Exercise brief: Your task is to quote the material that follows, in full and exactly.

Material:
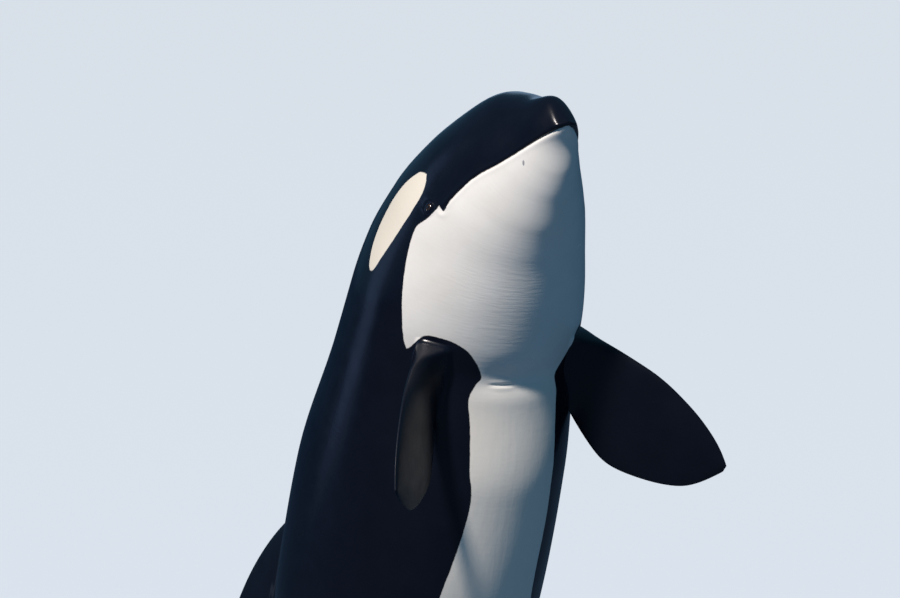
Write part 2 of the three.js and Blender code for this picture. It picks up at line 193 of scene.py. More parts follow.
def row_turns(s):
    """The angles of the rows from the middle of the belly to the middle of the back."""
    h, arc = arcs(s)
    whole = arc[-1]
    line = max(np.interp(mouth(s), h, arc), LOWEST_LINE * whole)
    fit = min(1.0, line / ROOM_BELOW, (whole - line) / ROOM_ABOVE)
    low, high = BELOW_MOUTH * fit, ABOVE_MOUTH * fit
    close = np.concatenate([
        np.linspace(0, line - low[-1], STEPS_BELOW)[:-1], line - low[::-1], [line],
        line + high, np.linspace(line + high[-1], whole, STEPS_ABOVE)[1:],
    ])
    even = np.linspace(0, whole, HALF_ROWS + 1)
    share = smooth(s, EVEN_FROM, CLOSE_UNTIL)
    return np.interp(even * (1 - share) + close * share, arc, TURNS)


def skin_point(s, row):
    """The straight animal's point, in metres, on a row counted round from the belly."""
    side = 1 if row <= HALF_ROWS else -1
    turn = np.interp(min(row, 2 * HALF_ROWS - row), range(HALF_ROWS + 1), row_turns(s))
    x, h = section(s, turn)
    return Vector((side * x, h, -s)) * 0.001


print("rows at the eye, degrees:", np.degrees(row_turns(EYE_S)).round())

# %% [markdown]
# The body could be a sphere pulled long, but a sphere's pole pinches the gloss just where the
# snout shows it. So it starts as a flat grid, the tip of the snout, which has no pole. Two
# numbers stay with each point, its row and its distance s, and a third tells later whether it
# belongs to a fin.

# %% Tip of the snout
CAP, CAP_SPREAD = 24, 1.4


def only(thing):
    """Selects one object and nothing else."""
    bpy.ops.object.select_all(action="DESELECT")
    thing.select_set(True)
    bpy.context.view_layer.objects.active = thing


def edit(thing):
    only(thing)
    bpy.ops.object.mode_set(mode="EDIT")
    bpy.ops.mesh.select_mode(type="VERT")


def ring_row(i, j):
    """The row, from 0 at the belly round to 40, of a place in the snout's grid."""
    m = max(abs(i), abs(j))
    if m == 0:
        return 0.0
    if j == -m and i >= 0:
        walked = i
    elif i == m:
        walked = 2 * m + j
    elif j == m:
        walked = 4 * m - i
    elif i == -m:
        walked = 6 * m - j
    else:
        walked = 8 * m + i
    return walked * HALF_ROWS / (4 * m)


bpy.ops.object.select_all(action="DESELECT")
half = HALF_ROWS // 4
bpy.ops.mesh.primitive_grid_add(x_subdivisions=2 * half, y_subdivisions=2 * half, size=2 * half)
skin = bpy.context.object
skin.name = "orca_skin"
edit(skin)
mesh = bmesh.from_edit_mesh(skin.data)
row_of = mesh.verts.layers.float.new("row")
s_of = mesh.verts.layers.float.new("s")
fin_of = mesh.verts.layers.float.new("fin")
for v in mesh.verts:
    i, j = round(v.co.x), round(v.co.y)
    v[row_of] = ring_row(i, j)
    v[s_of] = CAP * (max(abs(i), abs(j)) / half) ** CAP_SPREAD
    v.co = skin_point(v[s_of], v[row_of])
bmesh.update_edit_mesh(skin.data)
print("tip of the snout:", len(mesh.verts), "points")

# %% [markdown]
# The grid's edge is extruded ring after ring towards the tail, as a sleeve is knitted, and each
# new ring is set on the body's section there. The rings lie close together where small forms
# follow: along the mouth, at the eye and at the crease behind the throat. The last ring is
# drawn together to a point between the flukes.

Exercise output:
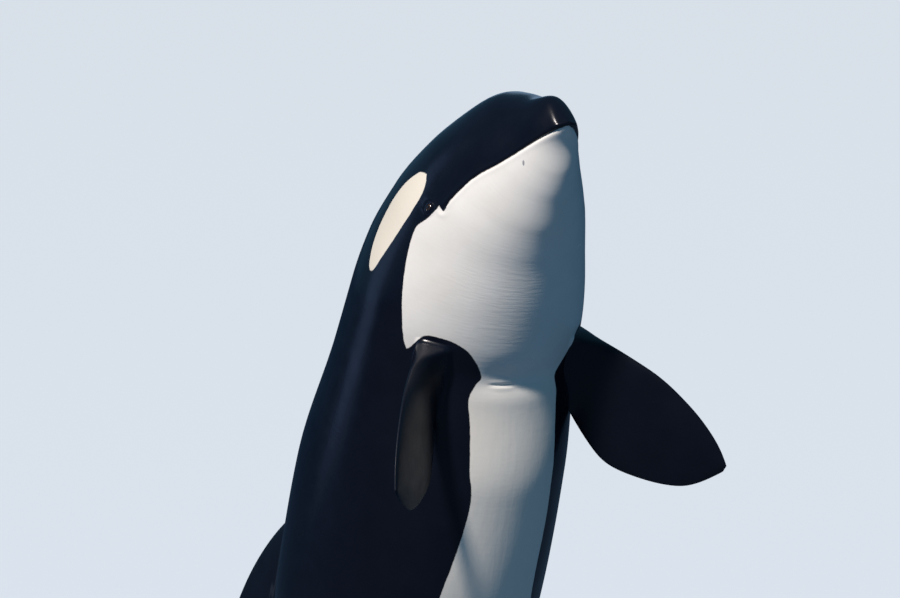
Write part 2 of the three.js and Blender code for this picture. It picks up at line 193 of scene.py. More parts follow.
def row_turns(s):
    """The angles of the rows from the middle of the belly to the middle of the back."""
    h, arc = arcs(s)
    whole = arc[-1]
    line = max(np.interp(mouth(s), h, arc), LOWEST_LINE * whole)
    fit = min(1.0, line / ROOM_BELOW, (whole - line) / ROOM_ABOVE)
    low, high = BELOW_MOUTH * fit, ABOVE_MOUTH * fit
    close = np.concatenate([
        np.linspace(0, line - low[-1], STEPS_BELOW)[:-1], line - low[::-1], [line],
        line + high, np.linspace(line + high[-1], whole, STEPS_ABOVE)[1:],
    ])
    even = np.linspace(0, whole, HALF_ROWS + 1)
    share = smooth(s, EVEN_FROM, CLOSE_UNTIL)
    return np.interp(even * (1 - share) + close * share, arc, TURNS)


def skin_point(s, row):
    """The straight animal's point, in metres, on a row counted round from the belly."""
    side = 1 if row <= HALF_ROWS else -1
    turn = np.interp(min(row, 2 * HALF_ROWS - row), range(HALF_ROWS + 1), row_turns(s))
    x, h = section(s, turn)
    return Vector((side * x, h, -s)) * 0.001


print("rows at the eye, degrees:", np.degrees(row_turns(EYE_S)).round())

# %% [markdown]
# The body could be a sphere pulled long, but a sphere's pole pinches the gloss just where the
# snout shows it. So it starts as a flat grid, the tip of the snout, which has no pole. Two
# numbers stay with each point, its row and its distance s, and a third tells later whether it
# belongs to a fin.

# %% Tip of the snout
CAP, CAP_SPREAD = 24, 1.4


def only(thing):
    """Selects one object and nothing else."""
    bpy.ops.object.select_all(action="DESELECT")
    thing.select_set(True)
    bpy.context.view_layer.objects.active = thing


def edit(thing):
    only(thing)
    bpy.ops.object.mode_set(mode="EDIT")
    bpy.ops.mesh.select_mode(type="VERT")


def ring_row(i, j):
    """The row, from 0 at the belly round to 40, of a place in the snout's grid."""
    m = max(abs(i), abs(j))
    if m == 0:
        return 0.0
    if j == -m and i >= 0:
        walked = i
    elif i == m:
        walked = 2 * m + j
    elif j == m:
        walked = 4 * m - i
    elif i == -m:
        walked = 6 * m - j
    else:
        walked = 8 * m + i
    return walked * HALF_ROWS / (4 * m)


bpy.ops.object.select_all(action="DESELECT")
half = HALF_ROWS // 4
bpy.ops.mesh.primitive_grid_add(x_subdivisions=2 * half, y_subdivisions=2 * half, size=2 * half)
skin = bpy.context.object
skin.name = "orca_skin"
edit(skin)
mesh = bmesh.from_edit_mesh(skin.data)
row_of = mesh.verts.layers.float.new("row")
s_of = mesh.verts.layers.float.new("s")
fin_of = mesh.verts.layers.float.new("fin")
for v in mesh.verts:
    i, j = round(v.co.x), round(v.co.y)
    v[row_of] = ring_row(i, j)
    v[s_of] = CAP * (max(abs(i), abs(j)) / half) ** CAP_SPREAD
    v.co = skin_point(v[s_of], v[row_of])
bmesh.update_edit_mesh(skin.data)
print("tip of the snout:", len(mesh.verts), "points")

# %% [markdown]
# The grid's edge is extruded ring after ring towards the tail, as a sleeve is knitted, and each
# new ring is set on the body's section there. The rings lie close together where small forms
# follow: along the mouth, at the eye and at the crease behind the throat. The last ring is
# drawn together to a point between the flukes.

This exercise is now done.